For UK investors, this does not turn every SLB into a regulated recommendation or quality stamp. It simply means that the evidence base around labelled bonds is becoming more formal. The practical question remains the same: does the bond's sustainability claim match its structure, target and reporting?
How investors usually encounter sustainability-linked bonds
Most ordinary UK investors will not buy a single sustainability-linked bond directly. They are more likely to encounter SLBs inside a bond fund, sustainable fixed-income fund, multi-asset fund, pension fund or exchange-traded fund.
That changes the analysis. If an SLB sits inside a fund, the investor needs to check both the bond and the fund. The bond may have a reasonable framework, but the fund may hold dozens or hundreds of other securities. The fund's overall sustainability claim depends on portfolio construction, exclusions, engagement, credit quality, duration, currency exposure and fees.
A sustainable bond fund may include green bonds, social bonds, sustainability bonds, sustainability-linked bonds, conventional bonds from issuers with strong transition plans and government bonds. The name of the fund is not enough. The factsheet, holdings, sustainability disclosures and methodology are the evidence.
For fund-level checks, use our sustainable funds guide, fund factsheet checklist and sustainable investing fees guide.
Sustainability-linked bonds vs transition bonds
Sustainability-linked bonds are sometimes confused with transition bonds. The difference is not always clean in marketing material, but the concepts are distinct.
A transition bond is normally a use-of-proceeds bond designed to finance a company's transition activities, especially in high-emitting sectors where the projects may not fit a simple green category. A sustainability-linked bond is tied to issuer performance against targets, regardless of where the proceeds are spent.
| Type | Main idea | Typical question |
|---|---|---|
| Green bond | Proceeds allocated to eligible green projects. | Are the projects genuinely green and well reported? |
| Transition bond | Proceeds allocated to transition activities. | Does the spending support a credible transition pathway? |
| Sustainability-linked bond | Financial terms linked to issuer sustainability targets. | Are the targets material, ambitious and enforceable? |
All three can be useful.
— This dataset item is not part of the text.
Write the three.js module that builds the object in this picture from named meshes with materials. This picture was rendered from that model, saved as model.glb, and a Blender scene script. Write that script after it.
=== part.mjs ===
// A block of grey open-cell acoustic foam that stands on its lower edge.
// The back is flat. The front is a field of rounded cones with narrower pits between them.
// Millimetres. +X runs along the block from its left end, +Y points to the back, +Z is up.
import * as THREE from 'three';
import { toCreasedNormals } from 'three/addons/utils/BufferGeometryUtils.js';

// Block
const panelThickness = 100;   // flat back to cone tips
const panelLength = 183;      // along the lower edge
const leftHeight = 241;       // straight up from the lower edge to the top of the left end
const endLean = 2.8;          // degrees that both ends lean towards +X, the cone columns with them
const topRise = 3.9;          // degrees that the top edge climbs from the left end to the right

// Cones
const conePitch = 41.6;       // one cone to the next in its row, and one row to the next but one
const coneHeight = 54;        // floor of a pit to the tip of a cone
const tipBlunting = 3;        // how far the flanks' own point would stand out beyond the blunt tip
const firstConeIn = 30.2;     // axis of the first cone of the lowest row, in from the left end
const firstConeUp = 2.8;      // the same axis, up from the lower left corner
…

None is automatically credible. A transition bond can fund weak transition activity. A green bond can have weak issuer-level credibility. A sustainability-linked bond can use weak targets. The label is a prompt to read the framework, not a substitute for reading it.
Investor checklist
If you are assessing a sustainability-linked bond, or a fund that holds them, the following questions are a practical starting point.
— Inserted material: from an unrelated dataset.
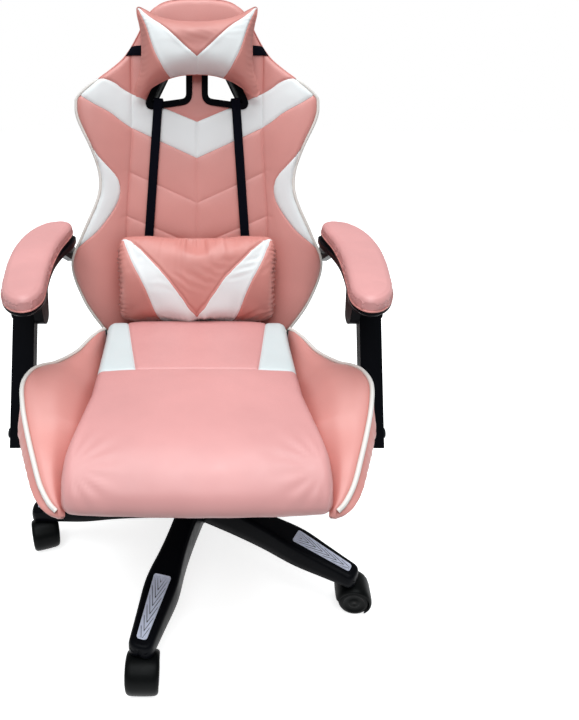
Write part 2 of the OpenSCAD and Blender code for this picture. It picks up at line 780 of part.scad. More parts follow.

- What is the KPI, and is it material to the issuer's business?
- What is the SPT, and how ambitious is it against the issuer's history and sector pathway?
- What baseline is used, and has it been restated?
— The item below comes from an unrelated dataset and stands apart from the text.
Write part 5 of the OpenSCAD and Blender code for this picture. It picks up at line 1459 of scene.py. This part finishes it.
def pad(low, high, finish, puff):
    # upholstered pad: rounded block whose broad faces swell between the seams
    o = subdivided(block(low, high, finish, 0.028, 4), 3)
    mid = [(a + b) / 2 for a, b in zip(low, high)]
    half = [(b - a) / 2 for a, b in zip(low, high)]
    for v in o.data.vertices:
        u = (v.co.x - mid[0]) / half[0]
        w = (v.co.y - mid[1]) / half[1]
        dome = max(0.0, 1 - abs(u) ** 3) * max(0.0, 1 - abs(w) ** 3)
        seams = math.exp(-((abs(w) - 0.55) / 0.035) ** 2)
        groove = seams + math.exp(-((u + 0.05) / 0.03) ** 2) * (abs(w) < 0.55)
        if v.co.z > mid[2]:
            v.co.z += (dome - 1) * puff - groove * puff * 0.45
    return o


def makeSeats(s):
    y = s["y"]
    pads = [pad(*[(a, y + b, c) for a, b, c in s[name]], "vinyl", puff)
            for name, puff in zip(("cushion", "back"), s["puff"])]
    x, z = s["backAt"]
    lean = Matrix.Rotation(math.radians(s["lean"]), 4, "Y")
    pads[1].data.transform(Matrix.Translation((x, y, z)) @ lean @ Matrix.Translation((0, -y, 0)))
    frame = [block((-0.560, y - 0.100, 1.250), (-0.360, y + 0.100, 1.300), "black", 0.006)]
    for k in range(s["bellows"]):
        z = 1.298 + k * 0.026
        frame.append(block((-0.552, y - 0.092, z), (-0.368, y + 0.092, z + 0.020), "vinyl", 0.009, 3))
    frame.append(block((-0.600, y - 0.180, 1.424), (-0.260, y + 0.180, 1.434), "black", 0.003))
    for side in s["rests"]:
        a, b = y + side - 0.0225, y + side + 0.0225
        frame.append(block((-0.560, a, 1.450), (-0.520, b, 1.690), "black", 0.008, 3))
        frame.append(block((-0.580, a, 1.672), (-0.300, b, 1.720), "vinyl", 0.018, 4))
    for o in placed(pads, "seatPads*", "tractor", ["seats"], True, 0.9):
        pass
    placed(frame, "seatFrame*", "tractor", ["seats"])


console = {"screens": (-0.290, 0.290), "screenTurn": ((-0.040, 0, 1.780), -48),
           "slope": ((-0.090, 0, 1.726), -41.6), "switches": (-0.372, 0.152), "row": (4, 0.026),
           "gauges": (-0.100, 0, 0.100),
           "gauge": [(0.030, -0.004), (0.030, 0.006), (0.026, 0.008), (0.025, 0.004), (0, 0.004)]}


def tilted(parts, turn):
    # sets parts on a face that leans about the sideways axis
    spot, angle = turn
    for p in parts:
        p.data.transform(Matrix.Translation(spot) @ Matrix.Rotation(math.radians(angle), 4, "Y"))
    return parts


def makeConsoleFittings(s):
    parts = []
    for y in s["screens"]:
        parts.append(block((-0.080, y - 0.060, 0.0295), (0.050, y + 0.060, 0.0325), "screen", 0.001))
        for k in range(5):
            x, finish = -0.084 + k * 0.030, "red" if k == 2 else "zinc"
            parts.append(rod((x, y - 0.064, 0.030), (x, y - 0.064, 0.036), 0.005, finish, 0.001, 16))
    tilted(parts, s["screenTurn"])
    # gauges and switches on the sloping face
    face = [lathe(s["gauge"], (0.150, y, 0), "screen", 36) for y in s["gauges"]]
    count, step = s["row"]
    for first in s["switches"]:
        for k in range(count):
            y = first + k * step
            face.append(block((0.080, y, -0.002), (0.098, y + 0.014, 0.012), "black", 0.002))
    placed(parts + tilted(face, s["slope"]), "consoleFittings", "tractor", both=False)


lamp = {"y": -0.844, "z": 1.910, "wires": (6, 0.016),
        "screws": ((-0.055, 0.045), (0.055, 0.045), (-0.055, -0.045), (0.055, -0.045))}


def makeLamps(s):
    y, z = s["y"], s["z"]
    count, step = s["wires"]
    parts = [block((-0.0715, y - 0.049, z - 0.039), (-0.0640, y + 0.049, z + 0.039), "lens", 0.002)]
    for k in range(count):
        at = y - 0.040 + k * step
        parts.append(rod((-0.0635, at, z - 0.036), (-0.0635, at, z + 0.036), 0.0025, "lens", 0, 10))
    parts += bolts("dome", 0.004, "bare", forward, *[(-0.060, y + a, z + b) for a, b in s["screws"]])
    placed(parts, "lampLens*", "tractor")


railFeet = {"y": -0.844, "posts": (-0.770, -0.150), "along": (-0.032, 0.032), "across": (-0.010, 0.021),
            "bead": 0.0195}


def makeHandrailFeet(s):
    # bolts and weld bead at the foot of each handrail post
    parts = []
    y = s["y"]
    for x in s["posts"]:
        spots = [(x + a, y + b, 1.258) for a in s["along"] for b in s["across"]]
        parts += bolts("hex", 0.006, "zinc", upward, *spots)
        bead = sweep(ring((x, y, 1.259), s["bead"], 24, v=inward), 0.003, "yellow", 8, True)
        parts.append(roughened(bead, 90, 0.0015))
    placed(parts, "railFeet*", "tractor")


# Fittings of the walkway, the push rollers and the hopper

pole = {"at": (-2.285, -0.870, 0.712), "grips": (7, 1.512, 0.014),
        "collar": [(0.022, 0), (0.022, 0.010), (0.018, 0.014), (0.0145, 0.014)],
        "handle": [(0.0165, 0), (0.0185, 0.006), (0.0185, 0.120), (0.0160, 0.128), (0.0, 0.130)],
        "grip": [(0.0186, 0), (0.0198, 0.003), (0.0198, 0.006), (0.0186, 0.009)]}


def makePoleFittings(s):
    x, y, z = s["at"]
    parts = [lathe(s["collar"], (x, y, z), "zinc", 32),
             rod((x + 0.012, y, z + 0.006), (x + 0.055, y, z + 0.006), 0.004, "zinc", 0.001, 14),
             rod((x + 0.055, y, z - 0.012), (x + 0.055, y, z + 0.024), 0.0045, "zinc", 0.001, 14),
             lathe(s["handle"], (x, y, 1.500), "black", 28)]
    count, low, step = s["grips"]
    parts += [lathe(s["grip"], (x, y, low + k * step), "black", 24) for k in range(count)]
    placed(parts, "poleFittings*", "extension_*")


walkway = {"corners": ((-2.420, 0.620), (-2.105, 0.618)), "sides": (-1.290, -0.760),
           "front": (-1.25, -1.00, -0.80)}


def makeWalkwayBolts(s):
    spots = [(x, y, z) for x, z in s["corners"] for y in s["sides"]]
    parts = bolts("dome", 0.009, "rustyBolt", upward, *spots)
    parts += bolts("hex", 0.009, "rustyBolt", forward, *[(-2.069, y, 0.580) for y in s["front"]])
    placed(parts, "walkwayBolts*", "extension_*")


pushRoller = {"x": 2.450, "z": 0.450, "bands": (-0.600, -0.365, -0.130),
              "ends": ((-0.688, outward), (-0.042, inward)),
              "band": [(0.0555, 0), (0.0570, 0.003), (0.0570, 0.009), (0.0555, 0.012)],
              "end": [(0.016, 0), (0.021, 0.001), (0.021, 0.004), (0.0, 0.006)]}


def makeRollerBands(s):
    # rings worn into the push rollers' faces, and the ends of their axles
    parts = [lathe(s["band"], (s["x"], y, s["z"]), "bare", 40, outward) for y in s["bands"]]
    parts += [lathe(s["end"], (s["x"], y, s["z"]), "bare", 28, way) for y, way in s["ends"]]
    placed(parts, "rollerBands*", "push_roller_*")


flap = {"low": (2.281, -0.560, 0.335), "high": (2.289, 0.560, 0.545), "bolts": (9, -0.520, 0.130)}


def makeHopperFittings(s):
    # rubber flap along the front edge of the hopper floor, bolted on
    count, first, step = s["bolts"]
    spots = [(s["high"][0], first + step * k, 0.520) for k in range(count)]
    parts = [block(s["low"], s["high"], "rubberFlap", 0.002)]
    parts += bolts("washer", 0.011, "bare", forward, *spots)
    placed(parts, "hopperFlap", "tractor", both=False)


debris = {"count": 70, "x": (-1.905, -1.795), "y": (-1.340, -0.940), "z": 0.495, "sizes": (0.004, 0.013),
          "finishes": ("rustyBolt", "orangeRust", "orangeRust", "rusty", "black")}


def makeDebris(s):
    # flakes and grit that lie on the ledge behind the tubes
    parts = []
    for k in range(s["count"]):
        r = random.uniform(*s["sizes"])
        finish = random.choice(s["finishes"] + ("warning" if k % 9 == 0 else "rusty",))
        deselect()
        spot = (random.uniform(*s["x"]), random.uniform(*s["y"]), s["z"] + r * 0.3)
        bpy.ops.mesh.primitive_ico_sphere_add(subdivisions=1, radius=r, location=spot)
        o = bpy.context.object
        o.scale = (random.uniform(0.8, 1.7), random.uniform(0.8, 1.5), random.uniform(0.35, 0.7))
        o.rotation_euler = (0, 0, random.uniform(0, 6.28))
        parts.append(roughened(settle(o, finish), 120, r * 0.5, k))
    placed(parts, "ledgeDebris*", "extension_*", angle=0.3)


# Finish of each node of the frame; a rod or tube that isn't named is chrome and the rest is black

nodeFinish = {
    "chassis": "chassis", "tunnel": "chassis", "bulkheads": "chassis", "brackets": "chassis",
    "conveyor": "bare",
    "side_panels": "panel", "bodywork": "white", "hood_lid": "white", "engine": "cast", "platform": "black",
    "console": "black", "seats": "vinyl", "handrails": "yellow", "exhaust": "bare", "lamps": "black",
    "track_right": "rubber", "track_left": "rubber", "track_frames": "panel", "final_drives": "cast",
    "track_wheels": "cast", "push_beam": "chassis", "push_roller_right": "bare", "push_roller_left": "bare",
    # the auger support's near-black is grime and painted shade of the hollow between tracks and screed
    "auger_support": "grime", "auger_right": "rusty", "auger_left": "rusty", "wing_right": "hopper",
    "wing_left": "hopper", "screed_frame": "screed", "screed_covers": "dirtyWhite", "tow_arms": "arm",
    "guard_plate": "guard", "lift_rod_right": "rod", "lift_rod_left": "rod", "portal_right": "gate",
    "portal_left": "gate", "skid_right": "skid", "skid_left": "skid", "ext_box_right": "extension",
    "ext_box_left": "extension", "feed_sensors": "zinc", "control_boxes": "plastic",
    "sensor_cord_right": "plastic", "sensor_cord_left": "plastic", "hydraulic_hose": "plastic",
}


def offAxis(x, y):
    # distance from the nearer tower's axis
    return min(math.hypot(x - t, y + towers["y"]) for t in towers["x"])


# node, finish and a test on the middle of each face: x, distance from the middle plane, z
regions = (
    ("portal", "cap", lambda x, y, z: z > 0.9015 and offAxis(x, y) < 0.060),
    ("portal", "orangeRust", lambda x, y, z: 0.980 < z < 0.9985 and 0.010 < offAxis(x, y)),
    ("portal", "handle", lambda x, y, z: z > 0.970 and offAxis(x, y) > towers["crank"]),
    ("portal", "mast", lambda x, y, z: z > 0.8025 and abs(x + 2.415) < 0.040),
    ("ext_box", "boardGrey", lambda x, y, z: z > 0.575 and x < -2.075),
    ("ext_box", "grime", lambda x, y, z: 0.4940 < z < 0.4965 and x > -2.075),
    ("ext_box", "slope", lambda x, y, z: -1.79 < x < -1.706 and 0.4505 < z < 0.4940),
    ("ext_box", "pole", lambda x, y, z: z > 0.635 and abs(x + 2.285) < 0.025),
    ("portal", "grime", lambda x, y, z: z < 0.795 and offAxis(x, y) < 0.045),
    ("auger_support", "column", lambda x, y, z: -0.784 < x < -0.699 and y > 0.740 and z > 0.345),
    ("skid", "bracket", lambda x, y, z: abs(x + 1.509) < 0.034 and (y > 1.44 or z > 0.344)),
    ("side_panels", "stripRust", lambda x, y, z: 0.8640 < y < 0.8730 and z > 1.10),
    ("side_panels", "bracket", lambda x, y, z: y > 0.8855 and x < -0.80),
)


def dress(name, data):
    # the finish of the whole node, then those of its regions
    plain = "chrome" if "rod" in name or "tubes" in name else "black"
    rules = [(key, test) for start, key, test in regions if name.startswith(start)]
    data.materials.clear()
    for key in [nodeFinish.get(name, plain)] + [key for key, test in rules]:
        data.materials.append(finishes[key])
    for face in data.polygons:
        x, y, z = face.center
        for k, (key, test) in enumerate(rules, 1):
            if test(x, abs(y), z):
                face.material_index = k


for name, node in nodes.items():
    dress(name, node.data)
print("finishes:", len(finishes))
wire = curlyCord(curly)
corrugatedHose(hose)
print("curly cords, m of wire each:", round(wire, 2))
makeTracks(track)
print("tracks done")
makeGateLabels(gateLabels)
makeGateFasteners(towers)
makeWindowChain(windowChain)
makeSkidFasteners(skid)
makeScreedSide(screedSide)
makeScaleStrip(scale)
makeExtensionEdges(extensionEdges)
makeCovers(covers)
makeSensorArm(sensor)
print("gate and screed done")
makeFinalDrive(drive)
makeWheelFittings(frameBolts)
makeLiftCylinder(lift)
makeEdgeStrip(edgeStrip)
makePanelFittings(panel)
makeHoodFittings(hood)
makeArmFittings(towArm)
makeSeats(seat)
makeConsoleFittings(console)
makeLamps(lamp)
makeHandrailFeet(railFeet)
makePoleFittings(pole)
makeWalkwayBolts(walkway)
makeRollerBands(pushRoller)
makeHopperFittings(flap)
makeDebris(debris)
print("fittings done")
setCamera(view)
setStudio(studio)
- Does the target cover the issuer's main emissions scopes, assets, geographies or business units?
- What happens financially if the target is missed?
- When is the target tested, and how long does any penalty apply?
- Is there a second-party opinion or external review of the framework?
- Will performance be externally verified at the target date?
- Does the issuer have a credible transition plan outside the bond?
- If held through a fund, what share of the fund is actually in SLBs and what else does it own?
The key is not to ask whether the label sounds sustainable. The key is to ask whether the bond changes incentives in a way that is visible, measurable and relevant.
Do sustainability-linked bonds belong in a sustainable portfolio?
They can, but only if the structure fits the investor's objectives and risk tolerance. SLBs are still bonds. They carry credit risk, interest-rate risk, liquidity risk, currency risk and fund-level fee risk when accessed through a fund. The sustainability link does not remove ordinary bond risk.
SLBs may be most useful where investors want exposure to issuers that are trying to improve whole-company performance rather than only financing labelled green projects. That can be valuable in sectors where the transition is messy and capital-intensive. It can also be controversial because the investor may be funding a company that is not green today.
This is why SLBs need an honest reading. A credible SLB can support transition accountability. A weak SLB can become a marketing wrapper around ordinary debt. The difference sits in the targets, the penalty, the reporting and the issuer's wider strategy.
Key takeaway
Sustainability-linked bonds are not a cleaner version of green bonds. They are a different instrument. Green bonds track where proceeds go. Sustainability-linked bonds track whether the issuer meets defined targets. The strongest SLBs use material KPIs, ambitious targets, meaningful financial consequences and independent verification. The weakest ones use the language of transition without changing much.
Sustainability-linked bonds FAQ
Are sustainability-linked bonds green bonds?
No. A green bond is usually a use-of-proceeds instrument. A sustainability-linked bond usually links financial terms to issuer-level sustainability targets. Some issuers may use both structures, but they are not the same thing.
Can a sustainability-linked bond fund general corporate spending?
Yes, often. Many SLBs allow proceeds to be used for general corporate purposes. The sustainability link comes from target-based bond terms rather than from project allocation.
What is a coupon step-up?
A coupon step-up is an increase in the interest rate paid by the issuer if it misses a target. The size, timing and duration of the step-up are important because a small or late penalty may have limited effect.
Are sustainability-linked bonds safer than ordinary bonds?
No. They still carry normal bond risks, including issuer credit risk, interest-rate risk, liquidity risk and currency risk where relevant. The sustainability link changes the claim, not the basic need to assess risk.
What is the biggest warning sign?
The biggest warning sign is a target that is not material to the issuer's main business impact. A sustainability-linked bond should not be judged only by whether the target sounds positive. It should be judged by whether the target matters.